**** ENTRIES SHOWN ****

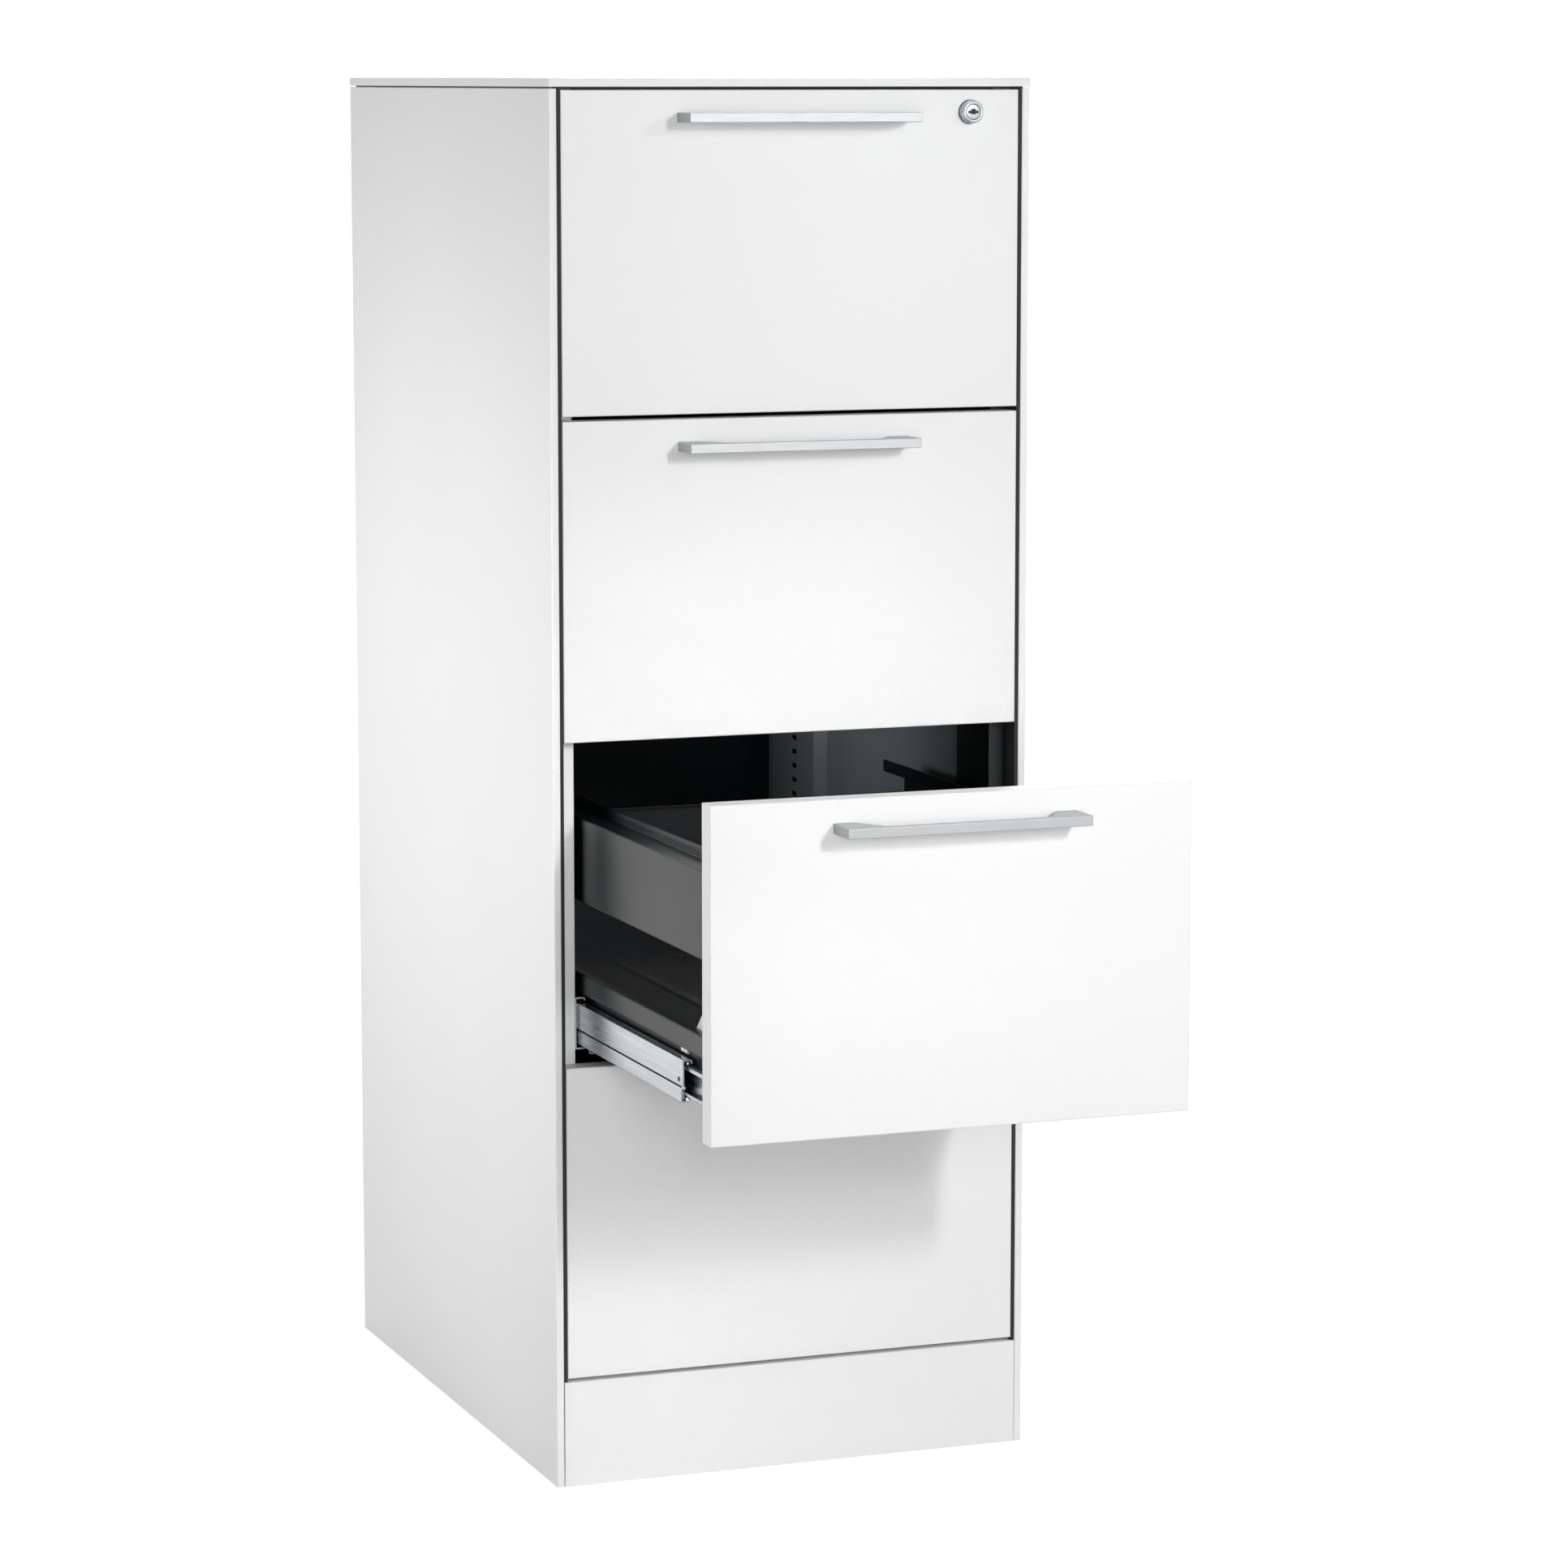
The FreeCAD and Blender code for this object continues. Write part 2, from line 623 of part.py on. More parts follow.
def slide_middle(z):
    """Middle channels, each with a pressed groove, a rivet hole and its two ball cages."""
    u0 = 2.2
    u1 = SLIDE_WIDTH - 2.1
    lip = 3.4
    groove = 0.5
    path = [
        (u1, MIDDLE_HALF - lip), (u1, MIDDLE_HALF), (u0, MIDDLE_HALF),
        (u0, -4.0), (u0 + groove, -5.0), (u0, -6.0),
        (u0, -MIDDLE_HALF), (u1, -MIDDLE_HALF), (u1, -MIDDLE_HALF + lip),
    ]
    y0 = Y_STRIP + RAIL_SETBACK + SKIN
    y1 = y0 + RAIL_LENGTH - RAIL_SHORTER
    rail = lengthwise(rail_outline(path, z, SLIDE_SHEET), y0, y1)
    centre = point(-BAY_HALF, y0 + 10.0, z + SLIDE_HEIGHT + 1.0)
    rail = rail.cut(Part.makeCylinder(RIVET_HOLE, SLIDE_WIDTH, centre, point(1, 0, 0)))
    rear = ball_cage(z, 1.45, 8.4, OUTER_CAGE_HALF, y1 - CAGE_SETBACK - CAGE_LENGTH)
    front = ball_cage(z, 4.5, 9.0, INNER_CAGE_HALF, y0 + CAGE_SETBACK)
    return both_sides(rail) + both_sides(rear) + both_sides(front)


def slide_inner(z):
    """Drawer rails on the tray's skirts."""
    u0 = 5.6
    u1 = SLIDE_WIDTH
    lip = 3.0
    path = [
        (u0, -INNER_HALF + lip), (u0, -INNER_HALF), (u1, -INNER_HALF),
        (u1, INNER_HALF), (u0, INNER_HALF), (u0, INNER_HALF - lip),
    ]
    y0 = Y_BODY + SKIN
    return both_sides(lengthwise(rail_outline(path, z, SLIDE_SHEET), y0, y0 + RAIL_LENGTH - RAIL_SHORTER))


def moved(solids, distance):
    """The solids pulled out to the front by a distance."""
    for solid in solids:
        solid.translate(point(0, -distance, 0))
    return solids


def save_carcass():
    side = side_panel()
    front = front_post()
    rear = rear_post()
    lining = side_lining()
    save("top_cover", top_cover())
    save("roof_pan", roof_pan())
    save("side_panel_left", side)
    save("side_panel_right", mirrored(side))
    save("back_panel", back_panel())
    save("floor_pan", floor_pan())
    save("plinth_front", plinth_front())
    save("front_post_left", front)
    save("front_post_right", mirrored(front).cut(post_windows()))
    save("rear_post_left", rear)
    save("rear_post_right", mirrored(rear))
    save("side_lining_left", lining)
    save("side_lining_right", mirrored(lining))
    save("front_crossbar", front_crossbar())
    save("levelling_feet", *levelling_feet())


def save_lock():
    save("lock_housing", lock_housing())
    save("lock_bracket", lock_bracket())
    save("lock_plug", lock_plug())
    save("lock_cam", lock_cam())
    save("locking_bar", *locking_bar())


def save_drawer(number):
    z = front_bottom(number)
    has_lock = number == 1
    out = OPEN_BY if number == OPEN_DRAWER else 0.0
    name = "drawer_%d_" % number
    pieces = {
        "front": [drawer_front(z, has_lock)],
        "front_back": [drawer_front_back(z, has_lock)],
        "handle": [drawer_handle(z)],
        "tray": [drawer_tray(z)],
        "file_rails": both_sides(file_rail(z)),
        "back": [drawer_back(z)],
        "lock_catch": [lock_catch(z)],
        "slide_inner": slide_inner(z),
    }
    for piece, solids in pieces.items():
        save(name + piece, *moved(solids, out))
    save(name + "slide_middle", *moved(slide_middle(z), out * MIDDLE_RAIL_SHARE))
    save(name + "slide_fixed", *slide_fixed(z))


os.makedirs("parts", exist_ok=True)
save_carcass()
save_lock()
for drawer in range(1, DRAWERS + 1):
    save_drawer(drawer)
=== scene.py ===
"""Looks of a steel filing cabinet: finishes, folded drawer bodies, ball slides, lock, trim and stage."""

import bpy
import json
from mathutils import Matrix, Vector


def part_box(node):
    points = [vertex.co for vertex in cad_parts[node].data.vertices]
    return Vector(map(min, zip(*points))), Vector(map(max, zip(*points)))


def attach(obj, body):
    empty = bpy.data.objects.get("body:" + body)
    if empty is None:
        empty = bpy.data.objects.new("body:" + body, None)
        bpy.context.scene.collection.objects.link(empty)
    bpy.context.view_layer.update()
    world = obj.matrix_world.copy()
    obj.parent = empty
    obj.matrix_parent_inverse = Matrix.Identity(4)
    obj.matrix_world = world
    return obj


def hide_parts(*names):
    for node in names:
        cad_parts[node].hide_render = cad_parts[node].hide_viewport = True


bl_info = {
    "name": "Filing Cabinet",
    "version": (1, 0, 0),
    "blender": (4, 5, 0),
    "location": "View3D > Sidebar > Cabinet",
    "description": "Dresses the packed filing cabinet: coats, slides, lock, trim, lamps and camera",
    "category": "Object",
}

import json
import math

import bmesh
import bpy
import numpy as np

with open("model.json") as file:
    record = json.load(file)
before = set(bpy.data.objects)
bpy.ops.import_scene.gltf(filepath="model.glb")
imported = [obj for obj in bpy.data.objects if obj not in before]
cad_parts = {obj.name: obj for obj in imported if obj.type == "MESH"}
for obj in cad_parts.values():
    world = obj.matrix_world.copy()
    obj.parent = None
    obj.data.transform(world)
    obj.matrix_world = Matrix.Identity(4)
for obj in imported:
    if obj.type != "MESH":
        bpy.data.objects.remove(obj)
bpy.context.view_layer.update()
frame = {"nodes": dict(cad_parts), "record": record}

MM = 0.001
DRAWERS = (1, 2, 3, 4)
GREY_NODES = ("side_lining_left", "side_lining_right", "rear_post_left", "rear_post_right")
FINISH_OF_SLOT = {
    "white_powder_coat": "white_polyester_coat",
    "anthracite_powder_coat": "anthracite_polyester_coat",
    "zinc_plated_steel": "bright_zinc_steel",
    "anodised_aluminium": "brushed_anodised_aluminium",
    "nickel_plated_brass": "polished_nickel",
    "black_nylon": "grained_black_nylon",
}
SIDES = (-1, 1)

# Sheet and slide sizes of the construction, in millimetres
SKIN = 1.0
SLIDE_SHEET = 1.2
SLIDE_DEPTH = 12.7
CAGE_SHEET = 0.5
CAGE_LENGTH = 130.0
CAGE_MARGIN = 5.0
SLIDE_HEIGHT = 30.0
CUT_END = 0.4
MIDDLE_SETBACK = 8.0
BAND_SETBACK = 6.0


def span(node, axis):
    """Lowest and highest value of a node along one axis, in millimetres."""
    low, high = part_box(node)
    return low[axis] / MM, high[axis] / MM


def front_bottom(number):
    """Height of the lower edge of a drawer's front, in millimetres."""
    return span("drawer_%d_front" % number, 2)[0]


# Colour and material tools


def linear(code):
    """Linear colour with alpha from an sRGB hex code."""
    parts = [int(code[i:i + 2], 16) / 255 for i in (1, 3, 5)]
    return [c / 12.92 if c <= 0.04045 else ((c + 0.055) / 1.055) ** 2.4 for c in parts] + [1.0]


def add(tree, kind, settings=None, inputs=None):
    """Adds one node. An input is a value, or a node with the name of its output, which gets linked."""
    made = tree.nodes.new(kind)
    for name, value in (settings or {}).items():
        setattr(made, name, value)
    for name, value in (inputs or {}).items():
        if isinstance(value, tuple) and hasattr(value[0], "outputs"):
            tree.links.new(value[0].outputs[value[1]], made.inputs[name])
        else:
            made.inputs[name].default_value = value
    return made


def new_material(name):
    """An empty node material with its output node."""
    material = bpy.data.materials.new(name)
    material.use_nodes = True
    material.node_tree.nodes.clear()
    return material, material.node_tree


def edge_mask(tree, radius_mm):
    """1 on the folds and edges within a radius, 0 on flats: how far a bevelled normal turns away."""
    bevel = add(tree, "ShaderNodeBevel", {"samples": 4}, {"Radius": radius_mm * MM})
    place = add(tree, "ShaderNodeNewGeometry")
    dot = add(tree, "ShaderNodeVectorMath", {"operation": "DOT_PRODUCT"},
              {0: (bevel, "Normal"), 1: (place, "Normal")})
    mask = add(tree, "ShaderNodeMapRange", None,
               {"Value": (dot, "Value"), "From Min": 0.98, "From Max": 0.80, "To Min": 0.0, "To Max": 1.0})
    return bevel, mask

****
**** ENTRIES SHOWN ****

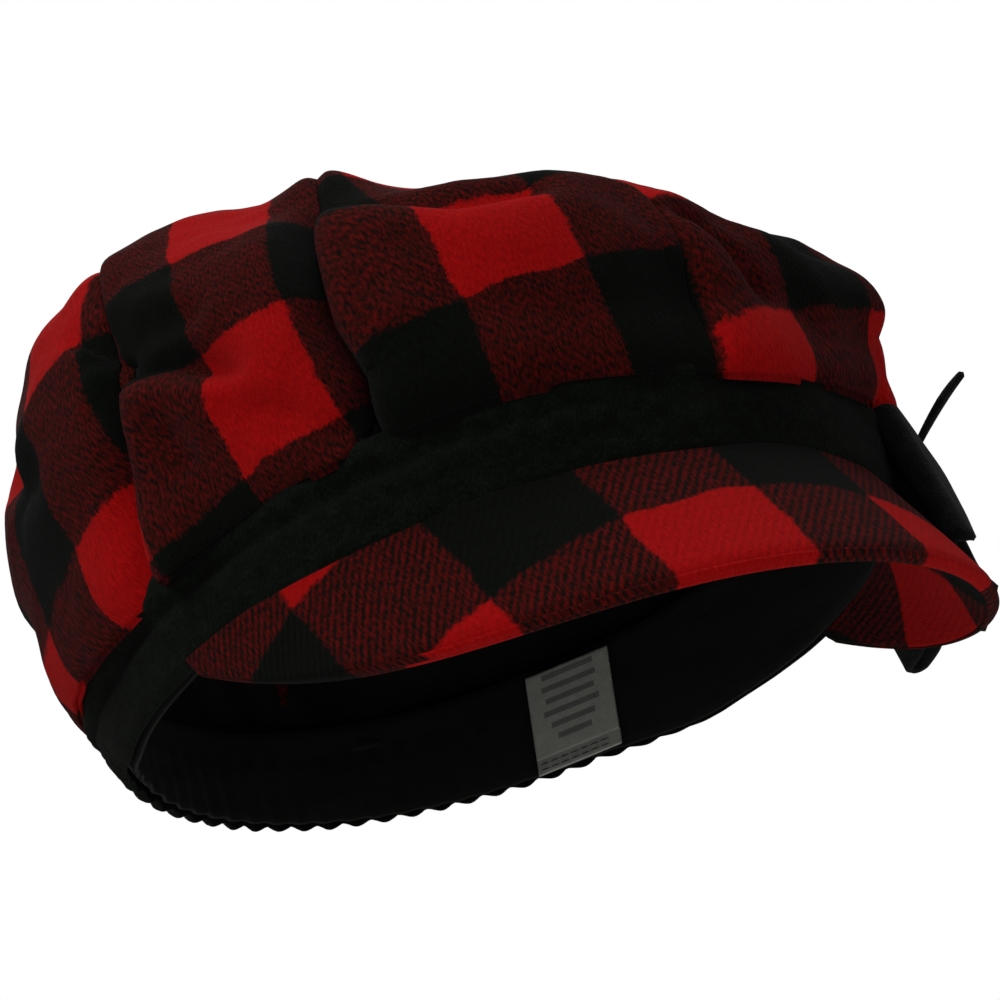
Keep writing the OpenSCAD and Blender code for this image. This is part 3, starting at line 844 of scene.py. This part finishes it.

****

WRITTEN REQUEST ▸ Starting at the line that contains "cad_parts[node].hide_render = cad_parts[node].hide_viewport", repeat each line exactly, and stop after the line that contains "record = json.load(file)".

RESULT ▸
        cad_parts[node].hide_render = cad_parts[node].hide_viewport = True


bl_info = {
    "name": "Filing Cabinet",
    "version": (1, 0, 0),
    "blender": (4, 5, 0),
    "location": "View3D > Sidebar > Cabinet",
    "description": "Dresses the packed filing cabinet: coats, slides, lock, trim, lamps and camera",
    "category": "Object",
}

import json
import math

import bmesh
import bpy
import numpy as np

with open("model.json") as file:
    record = json.load(file)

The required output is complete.